I also asked Alex White from White Mystery a few things.

VICE: Tell me the story of this music video.
Alex: Burger Records, who makes White Mystery tape cassettes, posted a demo reel by Penelope Gazin that looked incredible. She animated an entire video with redheaded puppets and a cartoon dream sequence, complete with a fight scene and real magic! White Mystery releases new music every 4/20 and it’s the fantastical visual accompaniment for 2012. Tune in here.
What’s “Rapid Overdrive” about?
“Rapid Overdrive” is a chant inspired by colors of the rainbow and printable hues. “Rattlesnakes, Orangutans, Yardbirds, Gwar, Bees, Intravenous Vampires.” It’s the kind of song you can play CMYK hopscotch to.
Can you tell me about what happened at the Airheads factory?
Airheads invited the band to visit their factory when we played Cincinnati and said, “We have had you on our radar for a while…watching your progress.” They had a welcome sign prepared for us, goodie bags full of candy, and adjusted their production schedule so they were making White Mystery candy the day we arrived. It was amazing to see the mysterious process! The photo Airheads posted of us eating a giant glob of goo garnered a lot of attention.
Can you tell me about visiting the Stern pinball factory?

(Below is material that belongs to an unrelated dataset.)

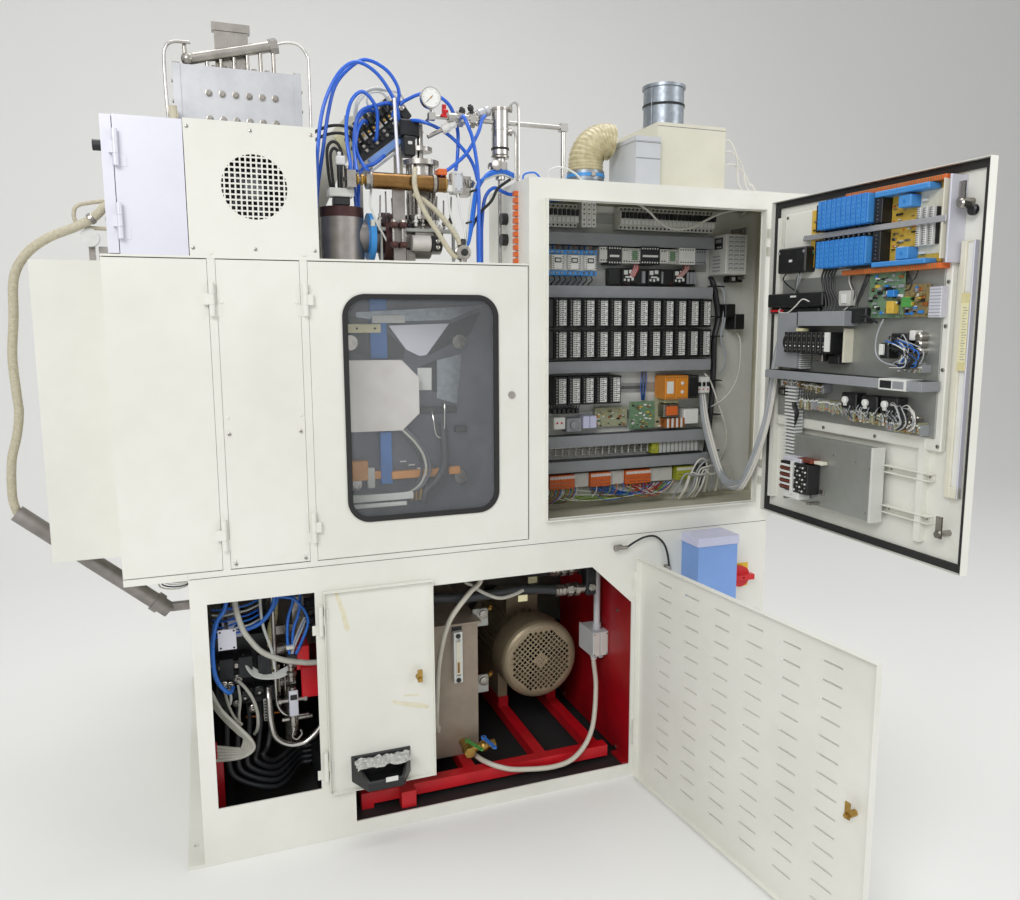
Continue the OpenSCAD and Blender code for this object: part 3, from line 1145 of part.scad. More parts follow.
// Places on the door: distance from the hinge axis and height above the leaf's foot
module on_door(d0, d1, z0, z1, y0, y1) block([cab_axis_x - d1, inner_y + y0, leaf_z0 + z0],
    [cab_axis_x - d0, inner_y + y1, leaf_z0 + z1]);
module door_equipment() at_frame() cab_swung() {
    color("#b4b6b4") {
        on_door(90, 760, 355, 730, 22, 25);
        on_door(90, 620, 480, 520, 25, 55);
        on_door(180, 440, 690, 712, 25, 50);
        on_door(222, 585, 85, 305, 22, 60);
        on_door(580, 752, 240, 262, 22, 32);
        on_door(590, 752, 120, 142, 22, 32);
    }
    color(dark) {
        on_door(85, 205, 865, 955, 0, 60);
        on_door(80, 300, 735, 790, 0, 50);
        on_door(150, 380, 595, 665, 25, 85);
        for (k = [0 : 2]) on_door(400 + 75 * k, 460 + 75 * k, 430, 470, 25, 60);
    }
    color("#3d7a48") on_door(490, 640, 715, 835, 25, 45);
    color("#7b6a3a") on_door(645, 735, 715, 800, 25, 45);
    color("#e6e6e6") on_door(640, 700, 560, 640, 25, 60);
    color("#8c1f22") on_door(150, 218, 95, 215, 0, 70);
    color(dark) on_door(140, 220, 250, 460, 0, 20);
    color("#ece7da") on_door(775, 868, 215, 920, 0, 14);
}
module relay_rack() at_frame() cab_swung() {
    color("#c9a35a") on_door(240, 760, 865, 1085, 22, 27);
    color("#2f6fc4") for (row = [0, 1], k = [0 : 5]) on_door(262 + 28 * k, 284 + 28 * k, 880 + 105 * row, 975 + 105 * row, 27, 74);
    color("#d9b23e") for (row = [0, 1], k = [0 : 4]) on_door(450 + 40 * k, 478 + 40 * k, 880 + 105 * row, 975 + 105 * row, 27, 60);
    color(dark) for (k = [0 : 1]) on_door(430, 444, 880 + 105 * k, 975 + 105 * k, 27, 66);
    color("#d0d2d4") on_door(240, 760, 975.5, 984.5, 27, 40);
    color("#e0e0e0") for (k = [0 : 5]) on_door(660 + 15 * k, 668 + 15 * k, 890, 1070, 27, 50);
}
module latch(z) cab_swung() {
    rod_y([latch_x, leaf_y - 6, z], 16, 6);
    block([latch_x - 6, leaf_y - 12, z - 15], [latch_x + 6, leaf_y - 6, z + 15]);
    rod_y([latch_x, leaf_y, z], lock_r, cab_throw);
    block([latch_x - 10, leaf_y + cab_throw, z - 12], [latch_x + 10, leaf_y + cab_throw + 5, z + cab_reach]);
    hex_y([latch_x, leaf_y + cab_throw + 5, z], 18, 6);
}
module upper_latch() at_frame() color(steel) latch(latch_zs[0]);
module lower_latch() at_frame() color(steel) latch(latch_zs[1]);

// Boxes and ducts on the cabinet's roof
box_x = cab_x0 + 505;
box_w = 276;
grey_x = box_x - 96;
duct_x = box_x + 72;
duct_r = 72;
elbow_x = cab_x0 + 290;
elbow_y = 190;
elbow_r = 66;
bend_r = 80;
module roof_boxes() at_frame() {
    color("#dfdcce") difference() {
        block([box_x, 60, cab_top], [box_x + box_w, 360, cab_top + 222]);
        rod_z([duct_x, 150, cab_top + 60], duct_r - 2, 200);
    }
    color("#c9cccb") {
        block([grey_x, 40, cab_top], [box_x - 1, 240, cab_top + 150]);
        block([grey_x - 3, 37, cab_top + 150], [box_x - 1, 243, cab_top + 165]);
    }
}
module roof_ducts() at_frame() {
    color("#8b9296") difference() {
        union() {
            rod_z([duct_x, 150, cab_top + 222], duct_r, 142);
            rod_z([duct_x, 150, cab_top + 354], duct_r + 5, 10);
            rod_z([duct_x, 150, cab_top + 292], duct_r + 2, 6);
        }
        rod_z([duct_x, 150, cab_top + 221], duct_r - 2, 150);
    }
    color("#8b9296") difference() {
        rod_z([elbow_x, elbow_y, cab_top], elbow_r, 90);
        rod_z([elbow_x, elbow_y, cab_top + 4], elbow_r - 3, 90);
    }
    color("#b9ac8c") translate([elbow_x + bend_r, elbow_y, cab_top + 90]) rotate([90, 0, 0]) rotate([0, 0, 180])
        mirror([0, 1, 0]) rotate([0, 0, -2]) rotate_extrude(angle = 102) translate([bend_r, 0]) difference() {
            circle(r = elbow_r - 3.3);
            circle(r = elbow_r - 7);
        }
}

base_body();
red_subframe();
red_partition();
oil_tank();
pump_motor();
motor_cowl();
motor_fan();
hydraulic_pump();
base_hoses();
motor_cables();
green_lever();
blue_lever();
valve_manifold();
small_door();
small_door_lock();
door_tray();
louvred_door();
louvred_door_lock();
blue_box();
isolator_plate();
isolator_knob();
probe_cable();
guard_frame();
fixed_panel();
left_door();
window_door();
window_seal();
window_pane();
window_lock();
end_hood();
suction_lance();
lance_hose();
clamp_frame();
front_platen();
rear_platen();
blow_pin();
extruder();
brass_cylinder();
valve_terminal();
air_tubes();
filter_line();
cover_box();
drive_motor();
drive_fan();
control_box();
control_box_door();
control_knob();
bolt_plate();
cabinet();
cabinet_fittings();
cabinet_devices();
io_modules();
cabinet_door();
door_gasket();
door_equipment();
relay_rack();
upper_latch();
lower_latch();
roof_boxes();
roof_ducts();
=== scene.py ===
"""Looks of the extrusion blow moulding machine: finishes, wiring, tubing and small fittings.

Places are given in millimetres of the source's own plan, whose corner is the base's front left
foot: x along the long front, y away from it, z up. The function placed turns them into the frame.
"""

import math
import random
from itertools import product

import bmesh
import bpy
from mathutils import Matrix, Vector


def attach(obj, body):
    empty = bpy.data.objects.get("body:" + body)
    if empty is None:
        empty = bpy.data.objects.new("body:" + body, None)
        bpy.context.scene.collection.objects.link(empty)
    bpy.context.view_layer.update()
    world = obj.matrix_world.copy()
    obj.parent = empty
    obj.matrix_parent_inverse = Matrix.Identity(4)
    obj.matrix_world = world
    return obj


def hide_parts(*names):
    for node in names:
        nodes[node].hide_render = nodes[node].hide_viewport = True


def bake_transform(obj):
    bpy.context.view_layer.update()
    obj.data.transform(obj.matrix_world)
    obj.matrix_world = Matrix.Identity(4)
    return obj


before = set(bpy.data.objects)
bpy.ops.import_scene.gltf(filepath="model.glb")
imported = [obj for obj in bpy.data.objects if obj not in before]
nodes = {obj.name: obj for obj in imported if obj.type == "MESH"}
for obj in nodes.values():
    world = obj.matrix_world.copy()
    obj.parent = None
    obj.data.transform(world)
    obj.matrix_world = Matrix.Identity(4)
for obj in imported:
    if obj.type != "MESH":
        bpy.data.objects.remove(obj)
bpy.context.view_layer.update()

# The base's half length and half depth bring the plan's corner to the frame's origin
HALF_LENGTH = 1032.5
HALF_DEPTH = 750.0


def placed(point):
    return Vector((point[0] - HALF_LENGTH, point[1] - HALF_DEPTH, point[2])) / 1000


# Camera: the photograph's own view, solved from the square doors and the cabinet's width
EYE = (71.5, -2557.5, 1677.7)
YAW, PITCH, ROLL = math.radians(20.66), math.radians(8.05), math.radians(-0.18)
FOCAL_PIXELS = 826.8
FRAME_WIDTH = 1020
SENSOR_MM = 36
AXIS_RIGHT_OF_MIDDLE = 4.8
AXIS_ABOVE_MIDDLE = 9.8


def set_camera():
    ahead = Vector((math.sin(YAW) * math.cos(PITCH), math.cos(YAW) * math.cos(PITCH), -math.sin(PITCH)))
    right = Vector((math.cos(YAW), -math.sin(YAW), 0))
    up = right.cross(ahead)
    level_right = math.cos(ROLL) * right + math.sin(ROLL) * up
    level_up = -math.sin(ROLL) * right + math.cos(ROLL) * up
    camera = bpy.data.objects.new("camera", bpy.data.cameras.new("camera"))
    turn = Matrix((level_right, level_up, -ahead)).transposed().to_4x4()
    camera.matrix_world = Matrix.Translation(placed(EYE)) @ turn
    camera.data.sensor_width = SENSOR_MM
    camera.data.lens = SENSOR_MM * FOCAL_PIXELS / FRAME_WIDTH
    camera.data.shift_x = -AXIS_RIGHT_OF_MIDDLE / FRAME_WIDTH
    camera.data.shift_y = -AXIS_ABOVE_MIDDLE / FRAME_WIDTH
    camera.data.clip_start = 0.05
    camera.data.clip_end = 60
    bpy.context.scene.collection.objects.link(camera)
    bpy.context.scene.camera = camera


set_camera()


def linear(code):
    parts = [int(code[i:i + 2], 16) / 255 for i in (1, 3, 5)]
    return [c / 12.92 if c <= 0.04045 else ((c + 0.055) / 1.055) ** 2.4 for c in parts] + [1.0]


def add(tree, kind, inputs=None, **settings):
    """Adds a node: settings are its own, inputs are values or the sockets that feed it."""
    made = tree.nodes.new("ShaderNode" + kind)
    for name, value in settings.items():
        setattr(made, name, value)
    for name, value in (inputs or {}).items():
        if isinstance(value, bpy.types.NodeSocket):
            tree.links.new(value, made.inputs[name])
        else:
            made.inputs[name].default_value = value
    return made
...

Stern introduced a new AC/DC pinball game that I had the pleasure to preview. I’m a ball junkie so it was really cool to see their laborious, start-to-finish assembly line of design, wiring, toys, and flippers. The main designer regaled me with tales of the Led Zeppelin machine that never got approved by the Jon Bonham estate and Axl Rose refusing to say “balls” for the Guns ‘n’ Roses game.